**Exercise:** Check every line of the entries that follow, and copy the ones containing "Identity".

**Records shown:**
[Start]

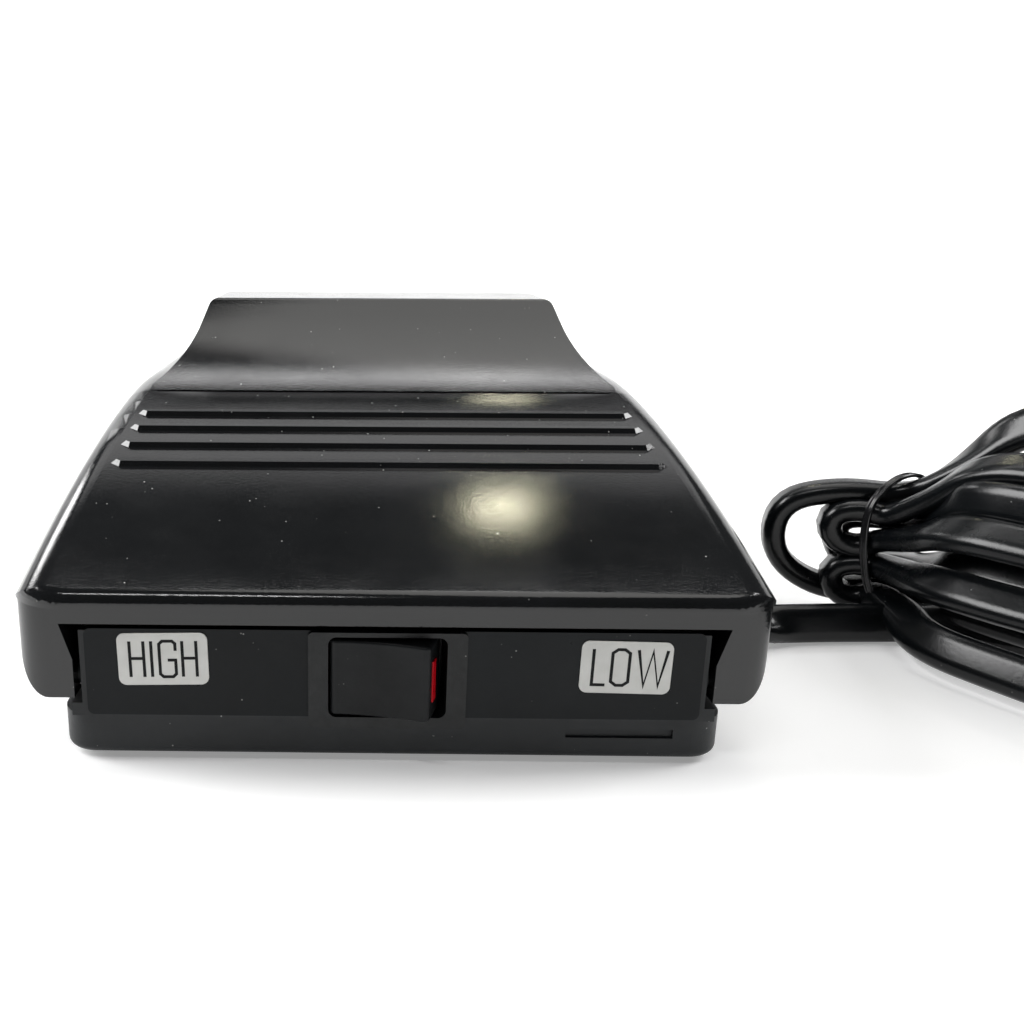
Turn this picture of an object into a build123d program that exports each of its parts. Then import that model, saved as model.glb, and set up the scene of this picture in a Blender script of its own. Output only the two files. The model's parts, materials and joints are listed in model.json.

[End]
[Start]

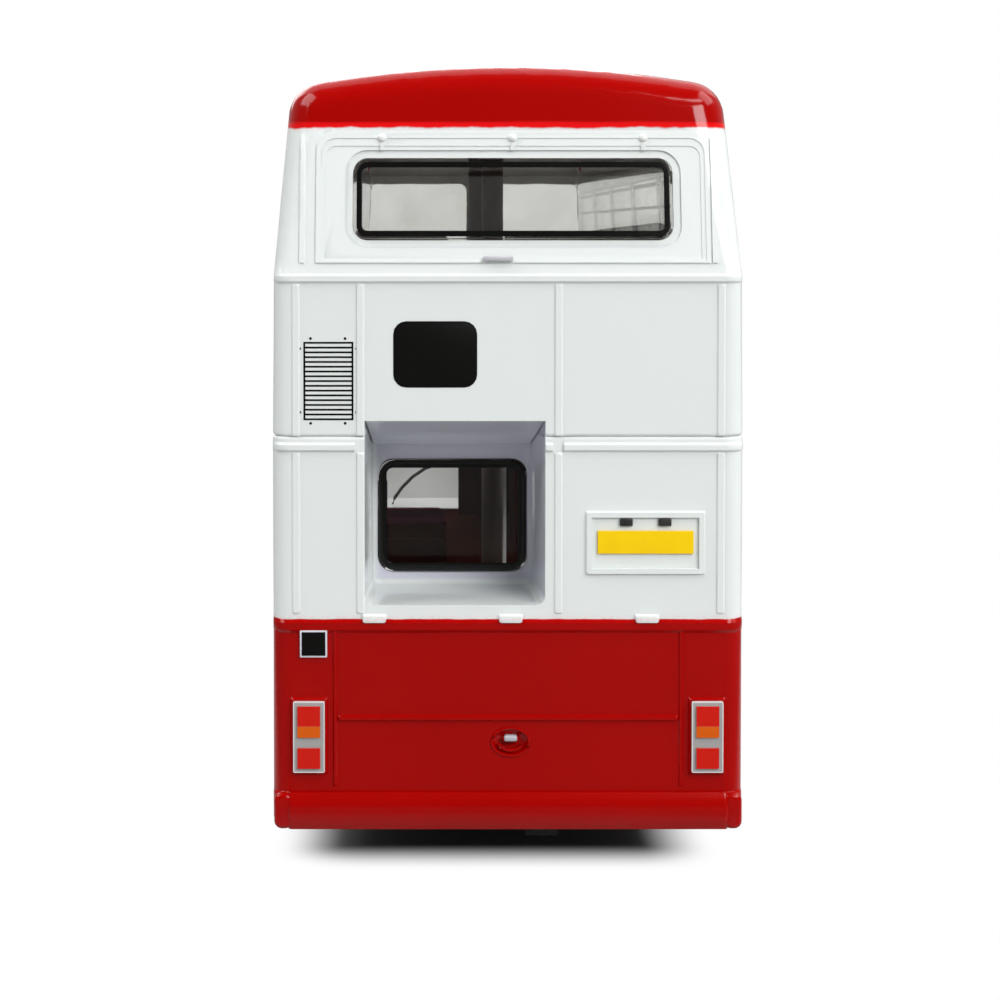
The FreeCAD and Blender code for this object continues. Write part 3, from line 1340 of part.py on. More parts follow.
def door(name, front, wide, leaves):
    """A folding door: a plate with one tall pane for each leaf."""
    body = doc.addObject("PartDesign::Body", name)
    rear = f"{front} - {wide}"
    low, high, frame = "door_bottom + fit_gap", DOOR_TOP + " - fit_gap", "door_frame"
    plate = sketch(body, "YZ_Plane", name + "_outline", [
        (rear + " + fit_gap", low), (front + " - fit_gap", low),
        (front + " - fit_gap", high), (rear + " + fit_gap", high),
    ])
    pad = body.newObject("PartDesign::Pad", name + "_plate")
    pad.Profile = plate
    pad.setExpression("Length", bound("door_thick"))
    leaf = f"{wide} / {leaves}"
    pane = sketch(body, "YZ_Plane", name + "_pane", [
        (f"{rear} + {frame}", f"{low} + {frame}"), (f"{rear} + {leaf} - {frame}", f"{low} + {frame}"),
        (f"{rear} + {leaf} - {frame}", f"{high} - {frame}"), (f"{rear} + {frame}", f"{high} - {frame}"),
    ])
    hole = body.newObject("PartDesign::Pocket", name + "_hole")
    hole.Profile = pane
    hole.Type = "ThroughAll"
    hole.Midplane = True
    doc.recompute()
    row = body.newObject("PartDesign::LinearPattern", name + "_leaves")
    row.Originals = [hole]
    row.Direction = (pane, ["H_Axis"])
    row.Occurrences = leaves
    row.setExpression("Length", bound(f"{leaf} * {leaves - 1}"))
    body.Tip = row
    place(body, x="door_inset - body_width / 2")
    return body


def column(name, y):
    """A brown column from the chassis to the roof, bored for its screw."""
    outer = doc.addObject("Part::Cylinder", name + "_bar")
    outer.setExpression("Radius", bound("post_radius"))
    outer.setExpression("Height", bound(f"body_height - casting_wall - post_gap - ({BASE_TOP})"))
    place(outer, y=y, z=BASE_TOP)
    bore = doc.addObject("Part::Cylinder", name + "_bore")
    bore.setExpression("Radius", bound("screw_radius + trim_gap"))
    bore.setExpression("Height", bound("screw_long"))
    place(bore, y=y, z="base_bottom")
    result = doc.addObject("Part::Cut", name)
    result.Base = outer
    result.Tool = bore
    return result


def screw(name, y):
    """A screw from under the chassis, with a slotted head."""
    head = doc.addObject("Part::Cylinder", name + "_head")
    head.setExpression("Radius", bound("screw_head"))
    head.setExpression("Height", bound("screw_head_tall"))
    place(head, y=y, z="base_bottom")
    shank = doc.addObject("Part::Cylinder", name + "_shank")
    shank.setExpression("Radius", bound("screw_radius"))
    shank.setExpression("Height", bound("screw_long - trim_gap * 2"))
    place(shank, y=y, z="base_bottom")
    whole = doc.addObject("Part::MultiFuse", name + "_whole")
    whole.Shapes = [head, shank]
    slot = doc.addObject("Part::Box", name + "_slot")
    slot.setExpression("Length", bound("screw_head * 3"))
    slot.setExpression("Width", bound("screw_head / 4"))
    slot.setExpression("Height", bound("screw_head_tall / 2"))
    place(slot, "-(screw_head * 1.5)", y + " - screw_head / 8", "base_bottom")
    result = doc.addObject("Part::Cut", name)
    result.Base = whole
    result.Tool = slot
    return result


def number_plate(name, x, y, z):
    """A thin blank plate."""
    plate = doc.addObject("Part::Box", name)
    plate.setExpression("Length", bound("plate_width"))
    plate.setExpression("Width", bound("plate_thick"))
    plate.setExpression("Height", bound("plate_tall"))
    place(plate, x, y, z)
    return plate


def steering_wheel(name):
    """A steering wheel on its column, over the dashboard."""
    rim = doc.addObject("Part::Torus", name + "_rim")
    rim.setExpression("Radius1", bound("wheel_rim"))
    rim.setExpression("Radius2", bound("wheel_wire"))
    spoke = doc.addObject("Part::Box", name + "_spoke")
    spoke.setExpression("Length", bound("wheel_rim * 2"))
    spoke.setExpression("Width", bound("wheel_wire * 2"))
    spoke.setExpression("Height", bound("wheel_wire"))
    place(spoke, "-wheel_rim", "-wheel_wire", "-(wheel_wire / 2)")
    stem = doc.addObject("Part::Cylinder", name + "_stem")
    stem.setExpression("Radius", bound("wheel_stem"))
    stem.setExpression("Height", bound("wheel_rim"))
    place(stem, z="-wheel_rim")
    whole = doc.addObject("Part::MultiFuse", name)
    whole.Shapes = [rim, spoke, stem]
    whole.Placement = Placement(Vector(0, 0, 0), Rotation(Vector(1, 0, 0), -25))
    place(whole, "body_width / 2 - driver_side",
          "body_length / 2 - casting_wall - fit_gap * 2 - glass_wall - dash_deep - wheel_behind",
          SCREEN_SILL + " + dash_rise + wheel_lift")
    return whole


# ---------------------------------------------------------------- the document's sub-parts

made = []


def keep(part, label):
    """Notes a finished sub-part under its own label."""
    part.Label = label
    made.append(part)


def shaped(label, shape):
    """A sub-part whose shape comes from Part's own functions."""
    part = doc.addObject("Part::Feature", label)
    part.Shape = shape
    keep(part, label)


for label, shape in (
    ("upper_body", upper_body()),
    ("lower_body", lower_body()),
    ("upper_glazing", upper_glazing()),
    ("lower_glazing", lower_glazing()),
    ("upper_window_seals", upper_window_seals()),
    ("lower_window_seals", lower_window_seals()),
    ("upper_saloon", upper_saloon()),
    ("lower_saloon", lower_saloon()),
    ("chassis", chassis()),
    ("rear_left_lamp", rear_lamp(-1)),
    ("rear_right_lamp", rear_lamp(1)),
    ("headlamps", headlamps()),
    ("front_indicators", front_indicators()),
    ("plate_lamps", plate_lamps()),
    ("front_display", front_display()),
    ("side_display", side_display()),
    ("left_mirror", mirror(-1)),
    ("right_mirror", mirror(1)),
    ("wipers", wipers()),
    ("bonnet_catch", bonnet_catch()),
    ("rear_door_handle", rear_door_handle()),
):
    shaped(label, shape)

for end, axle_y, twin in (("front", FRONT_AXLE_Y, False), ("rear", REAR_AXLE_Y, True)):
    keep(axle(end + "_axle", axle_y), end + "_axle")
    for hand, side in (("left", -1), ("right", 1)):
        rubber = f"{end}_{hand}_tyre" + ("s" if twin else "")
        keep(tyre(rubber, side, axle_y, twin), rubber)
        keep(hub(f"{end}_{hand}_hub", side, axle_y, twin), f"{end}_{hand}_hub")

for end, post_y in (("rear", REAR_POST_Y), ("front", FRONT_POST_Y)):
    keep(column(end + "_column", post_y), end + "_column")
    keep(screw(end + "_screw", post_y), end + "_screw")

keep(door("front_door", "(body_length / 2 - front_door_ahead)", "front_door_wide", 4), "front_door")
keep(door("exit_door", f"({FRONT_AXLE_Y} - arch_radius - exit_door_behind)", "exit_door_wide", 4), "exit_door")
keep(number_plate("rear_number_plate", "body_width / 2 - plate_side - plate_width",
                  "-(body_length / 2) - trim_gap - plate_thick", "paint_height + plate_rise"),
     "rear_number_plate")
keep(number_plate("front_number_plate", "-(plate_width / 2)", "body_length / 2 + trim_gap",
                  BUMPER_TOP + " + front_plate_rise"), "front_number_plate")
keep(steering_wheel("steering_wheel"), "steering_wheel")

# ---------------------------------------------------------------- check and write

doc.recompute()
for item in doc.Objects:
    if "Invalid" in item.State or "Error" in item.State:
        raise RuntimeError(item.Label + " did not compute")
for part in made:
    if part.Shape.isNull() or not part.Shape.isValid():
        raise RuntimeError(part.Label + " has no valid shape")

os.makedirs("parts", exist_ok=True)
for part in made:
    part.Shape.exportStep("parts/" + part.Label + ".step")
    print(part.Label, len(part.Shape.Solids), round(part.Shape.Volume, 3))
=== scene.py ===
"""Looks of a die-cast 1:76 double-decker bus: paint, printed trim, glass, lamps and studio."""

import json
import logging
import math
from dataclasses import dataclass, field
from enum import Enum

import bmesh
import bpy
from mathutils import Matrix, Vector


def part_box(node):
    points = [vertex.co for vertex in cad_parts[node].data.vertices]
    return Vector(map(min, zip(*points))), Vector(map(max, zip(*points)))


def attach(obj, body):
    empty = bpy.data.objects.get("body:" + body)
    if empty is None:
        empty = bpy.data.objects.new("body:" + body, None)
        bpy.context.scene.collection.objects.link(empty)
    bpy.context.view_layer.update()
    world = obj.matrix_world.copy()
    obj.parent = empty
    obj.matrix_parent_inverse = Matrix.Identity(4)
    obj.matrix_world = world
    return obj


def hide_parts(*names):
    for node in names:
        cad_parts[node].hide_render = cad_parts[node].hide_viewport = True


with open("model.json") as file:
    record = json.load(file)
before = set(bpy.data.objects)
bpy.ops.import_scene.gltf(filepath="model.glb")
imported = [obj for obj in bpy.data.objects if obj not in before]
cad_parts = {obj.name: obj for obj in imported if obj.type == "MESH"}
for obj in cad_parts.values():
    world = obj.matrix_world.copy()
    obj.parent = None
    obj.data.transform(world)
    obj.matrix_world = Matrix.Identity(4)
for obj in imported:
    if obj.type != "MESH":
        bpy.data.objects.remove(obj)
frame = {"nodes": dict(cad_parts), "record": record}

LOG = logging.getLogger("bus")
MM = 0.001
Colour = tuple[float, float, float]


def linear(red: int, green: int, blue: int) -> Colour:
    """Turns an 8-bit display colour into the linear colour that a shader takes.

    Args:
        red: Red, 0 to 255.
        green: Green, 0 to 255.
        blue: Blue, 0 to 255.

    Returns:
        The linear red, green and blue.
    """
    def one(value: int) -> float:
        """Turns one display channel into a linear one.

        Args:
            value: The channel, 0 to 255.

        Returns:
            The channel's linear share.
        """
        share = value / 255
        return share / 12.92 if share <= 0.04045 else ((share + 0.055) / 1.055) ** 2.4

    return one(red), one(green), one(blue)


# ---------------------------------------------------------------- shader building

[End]
[Start]

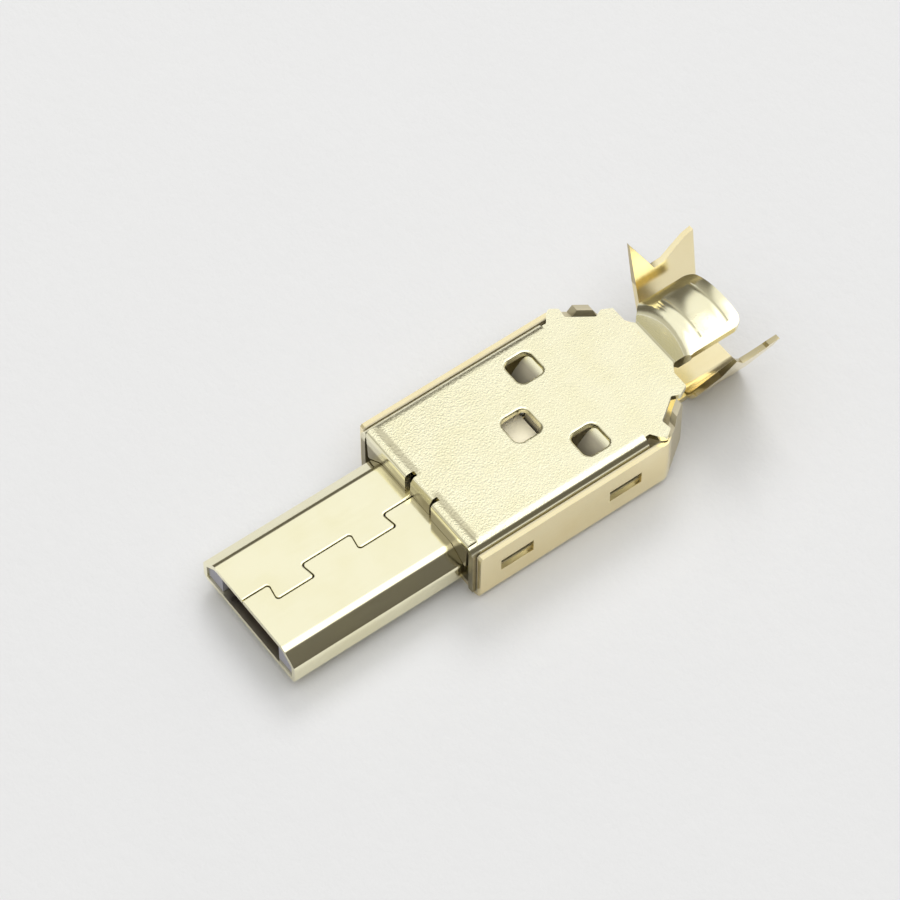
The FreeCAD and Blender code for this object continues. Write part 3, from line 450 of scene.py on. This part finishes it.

[End]

**Written response:**
    obj.matrix_parent_inverse = Matrix.Identity(4)
    obj.matrix_world = Matrix.Identity(4)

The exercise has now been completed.